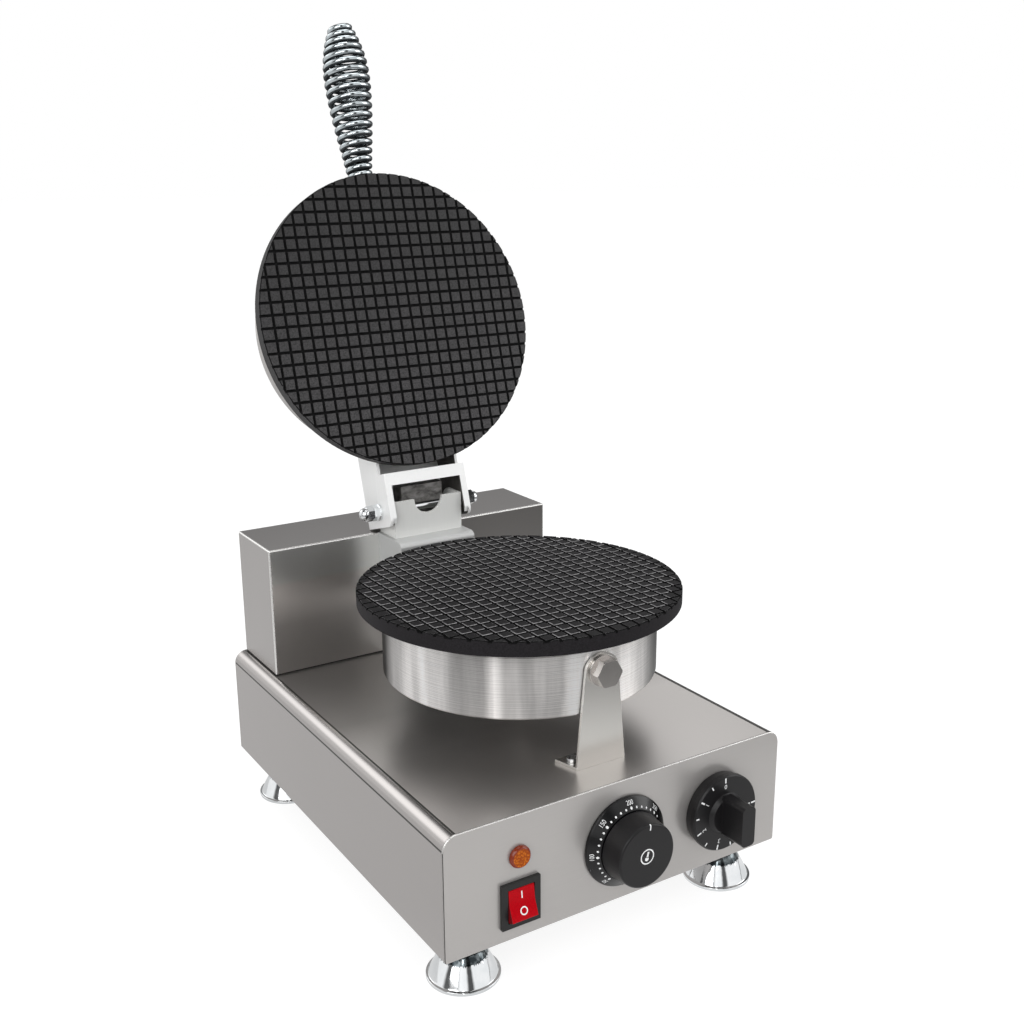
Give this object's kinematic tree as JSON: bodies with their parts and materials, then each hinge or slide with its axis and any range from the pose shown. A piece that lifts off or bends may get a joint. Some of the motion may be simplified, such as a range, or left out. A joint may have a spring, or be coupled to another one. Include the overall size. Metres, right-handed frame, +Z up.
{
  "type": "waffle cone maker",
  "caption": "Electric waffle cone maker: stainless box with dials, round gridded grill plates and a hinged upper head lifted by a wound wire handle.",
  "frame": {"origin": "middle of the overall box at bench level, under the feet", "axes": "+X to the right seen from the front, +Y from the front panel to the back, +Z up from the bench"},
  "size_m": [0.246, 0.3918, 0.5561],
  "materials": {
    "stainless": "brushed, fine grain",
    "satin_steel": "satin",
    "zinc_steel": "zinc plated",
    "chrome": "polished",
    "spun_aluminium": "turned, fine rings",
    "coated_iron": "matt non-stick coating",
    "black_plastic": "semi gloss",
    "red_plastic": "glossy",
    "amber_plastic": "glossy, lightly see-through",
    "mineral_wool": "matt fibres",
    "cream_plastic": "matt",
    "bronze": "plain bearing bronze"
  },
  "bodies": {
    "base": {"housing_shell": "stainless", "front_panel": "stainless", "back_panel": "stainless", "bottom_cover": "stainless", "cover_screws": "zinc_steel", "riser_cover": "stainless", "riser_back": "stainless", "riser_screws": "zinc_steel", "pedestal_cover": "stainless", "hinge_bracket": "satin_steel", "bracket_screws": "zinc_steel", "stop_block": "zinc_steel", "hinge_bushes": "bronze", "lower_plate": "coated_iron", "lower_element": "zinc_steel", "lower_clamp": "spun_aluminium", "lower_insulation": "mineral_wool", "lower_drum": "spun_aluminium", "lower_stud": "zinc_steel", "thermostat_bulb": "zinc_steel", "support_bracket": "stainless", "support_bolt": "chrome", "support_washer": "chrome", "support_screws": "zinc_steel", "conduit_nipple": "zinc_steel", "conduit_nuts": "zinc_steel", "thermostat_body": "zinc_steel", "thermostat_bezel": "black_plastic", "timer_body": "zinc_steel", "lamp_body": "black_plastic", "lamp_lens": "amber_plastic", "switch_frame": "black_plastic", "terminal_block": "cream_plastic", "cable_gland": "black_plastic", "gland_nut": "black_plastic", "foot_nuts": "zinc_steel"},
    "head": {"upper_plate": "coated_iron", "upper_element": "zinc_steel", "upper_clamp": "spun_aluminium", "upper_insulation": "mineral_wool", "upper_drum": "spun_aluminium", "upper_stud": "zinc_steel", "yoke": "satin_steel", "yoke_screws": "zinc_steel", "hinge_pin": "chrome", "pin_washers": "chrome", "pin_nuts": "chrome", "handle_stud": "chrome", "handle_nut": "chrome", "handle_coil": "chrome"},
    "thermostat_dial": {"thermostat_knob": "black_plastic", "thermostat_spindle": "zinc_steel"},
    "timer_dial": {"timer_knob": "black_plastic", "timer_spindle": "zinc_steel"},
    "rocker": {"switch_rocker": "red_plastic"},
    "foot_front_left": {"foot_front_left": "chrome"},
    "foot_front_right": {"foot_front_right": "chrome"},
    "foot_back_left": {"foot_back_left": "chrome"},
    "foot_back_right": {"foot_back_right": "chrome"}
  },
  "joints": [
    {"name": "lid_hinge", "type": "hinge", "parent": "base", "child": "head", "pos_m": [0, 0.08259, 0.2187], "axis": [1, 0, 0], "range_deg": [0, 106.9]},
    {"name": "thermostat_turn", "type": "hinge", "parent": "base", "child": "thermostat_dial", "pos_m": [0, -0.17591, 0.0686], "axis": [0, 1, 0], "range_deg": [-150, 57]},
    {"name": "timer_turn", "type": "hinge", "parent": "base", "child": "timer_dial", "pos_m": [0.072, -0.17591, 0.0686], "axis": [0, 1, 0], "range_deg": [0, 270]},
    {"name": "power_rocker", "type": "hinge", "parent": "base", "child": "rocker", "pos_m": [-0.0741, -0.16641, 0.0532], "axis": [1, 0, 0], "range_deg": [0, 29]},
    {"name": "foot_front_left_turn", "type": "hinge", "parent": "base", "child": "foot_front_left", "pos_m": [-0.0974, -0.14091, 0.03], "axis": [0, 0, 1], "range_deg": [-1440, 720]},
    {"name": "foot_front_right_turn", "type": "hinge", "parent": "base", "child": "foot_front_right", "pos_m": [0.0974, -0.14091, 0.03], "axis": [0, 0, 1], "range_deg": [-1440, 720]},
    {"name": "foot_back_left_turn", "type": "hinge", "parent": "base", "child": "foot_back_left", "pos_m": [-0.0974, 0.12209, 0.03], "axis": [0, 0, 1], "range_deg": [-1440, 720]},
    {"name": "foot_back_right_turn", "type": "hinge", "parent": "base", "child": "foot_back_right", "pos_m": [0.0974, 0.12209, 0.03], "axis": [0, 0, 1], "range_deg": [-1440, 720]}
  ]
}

▶ _Requirements_: Each line of the material should be echoed exactly.

▶ _Solution for this exercise_:
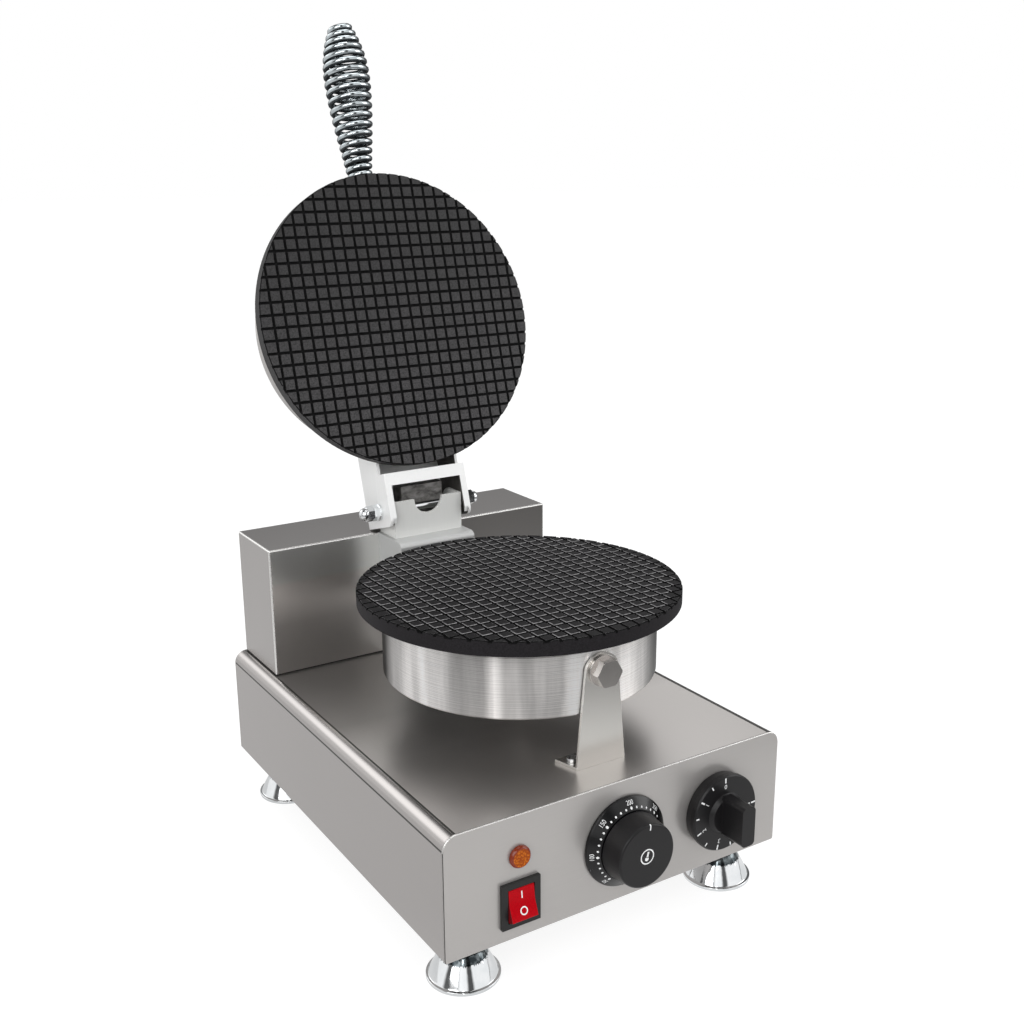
Give this object's kinematic tree as JSON: bodies with their parts and materials, then each hinge or slide with its axis and any range from the pose shown. A piece that lifts off or bends may get a joint. Some of the motion may be simplified, such as a range, or left out. A joint may have a spring, or be coupled to another one. Include the overall size. Metres, right-handed frame, +Z up.
{
  "type": "waffle cone maker",
  "caption": "Electric waffle cone maker: stainless box with dials, round gridded grill plates and a hinged upper head lifted by a wound wire handle.",
  "frame": {"origin": "middle of the overall box at bench level, under the feet", "axes": "+X to the right seen from the front, +Y from the front panel to the back, +Z up from the bench"},
  "size_m": [0.246, 0.3918, 0.5561],
  "materials": {
    "stainless": "brushed, fine grain",
    "satin_steel": "satin",
    "zinc_steel": "zinc plated",
    "chrome": "polished",
    "spun_aluminium": "turned, fine rings",
    "coated_iron": "matt non-stick coating",
    "black_plastic": "semi gloss",
    "red_plastic": "glossy",
    "amber_plastic": "glossy, lightly see-through",
    "mineral_wool": "matt fibres",
    "cream_plastic": "matt",
    "bronze": "plain bearing bronze"
  },
  "bodies": {
    "base": {"housing_shell": "stainless", "front_panel": "stainless", "back_panel": "stainless", "bottom_cover": "stainless", "cover_screws": "zinc_steel", "riser_cover": "stainless", "riser_back": "stainless", "riser_screws": "zinc_steel", "pedestal_cover": "stainless", "hinge_bracket": "satin_steel", "bracket_screws": "zinc_steel", "stop_block": "zinc_steel", "hinge_bushes": "bronze", "lower_plate": "coated_iron", "lower_element": "zinc_steel", "lower_clamp": "spun_aluminium", "lower_insulation": "mineral_wool", "lower_drum": "spun_aluminium", "lower_stud": "zinc_steel", "thermostat_bulb": "zinc_steel", "support_bracket": "stainless", "support_bolt": "chrome", "support_washer": "chrome", "support_screws": "zinc_steel", "conduit_nipple": "zinc_steel", "conduit_nuts": "zinc_steel", "thermostat_body": "zinc_steel", "thermostat_bezel": "black_plastic", "timer_body": "zinc_steel", "lamp_body": "black_plastic", "lamp_lens": "amber_plastic", "switch_frame": "black_plastic", "terminal_block": "cream_plastic", "cable_gland": "black_plastic", "gland_nut": "black_plastic", "foot_nuts": "zinc_steel"},
    "head": {"upper_plate": "coated_iron", "upper_element": "zinc_steel", "upper_clamp": "spun_aluminium", "upper_insulation": "mineral_wool", "upper_drum": "spun_aluminium", "upper_stud": "zinc_steel", "yoke": "satin_steel", "yoke_screws": "zinc_steel", "hinge_pin": "chrome", "pin_washers": "chrome", "pin_nuts": "chrome", "handle_stud": "chrome", "handle_nut": "chrome", "handle_coil": "chrome"},
    "thermostat_dial": {"thermostat_knob": "black_plastic", "thermostat_spindle": "zinc_steel"},
    "timer_dial": {"timer_knob": "black_plastic", "timer_spindle": "zinc_steel"},
    "rocker": {"switch_rocker": "red_plastic"},
    "foot_front_left": {"foot_front_left": "chrome"},
    "foot_front_right": {"foot_front_right": "chrome"},
    "foot_back_left": {"foot_back_left": "chrome"},
    "foot_back_right": {"foot_back_right": "chrome"}
  },
  "joints": [
    {"name": "lid_hinge", "type": "hinge", "parent": "base", "child": "head", "pos_m": [0, 0.08259, 0.2187], "axis": [1, 0, 0], "range_deg": [0, 106.9]},
    {"name": "thermostat_turn", "type": "hinge", "parent": "base", "child": "thermostat_dial", "pos_m": [0, -0.17591, 0.0686], "axis": [0, 1, 0], "range_deg": [-150, 57]},
    {"name": "timer_turn", "type": "hinge", "parent": "base", "child": "timer_dial", "pos_m": [0.072, -0.17591, 0.0686], "axis": [0, 1, 0], "range_deg": [0, 270]},
    {"name": "power_rocker", "type": "hinge", "parent": "base", "child": "rocker", "pos_m": [-0.0741, -0.16641, 0.0532], "axis": [1, 0, 0], "range_deg": [0, 29]},
    {"name": "foot_front_left_turn", "type": "hinge", "parent": "base", "child": "foot_front_left", "pos_m": [-0.0974, -0.14091, 0.03], "axis": [0, 0, 1], "range_deg": [-1440, 720]},
    {"name": "foot_front_right_turn", "type": "hinge", "parent": "base", "child": "foot_front_right", "pos_m": [0.0974, -0.14091, 0.03], "axis": [0, 0, 1], "range_deg": [-1440, 720]},
    {"name": "foot_back_left_turn", "type": "hinge", "parent": "base", "child": "foot_back_left", "pos_m": [-0.0974, 0.12209, 0.03], "axis": [0, 0, 1], "range_deg": [-1440, 720]},
    {"name": "foot_back_right_turn", "type": "hinge", "parent": "base", "child": "foot_back_right", "pos_m": [0.0974, 0.12209, 0.03], "axis": [0, 0, 1], "range_deg": [-1440, 720]}
  ]
}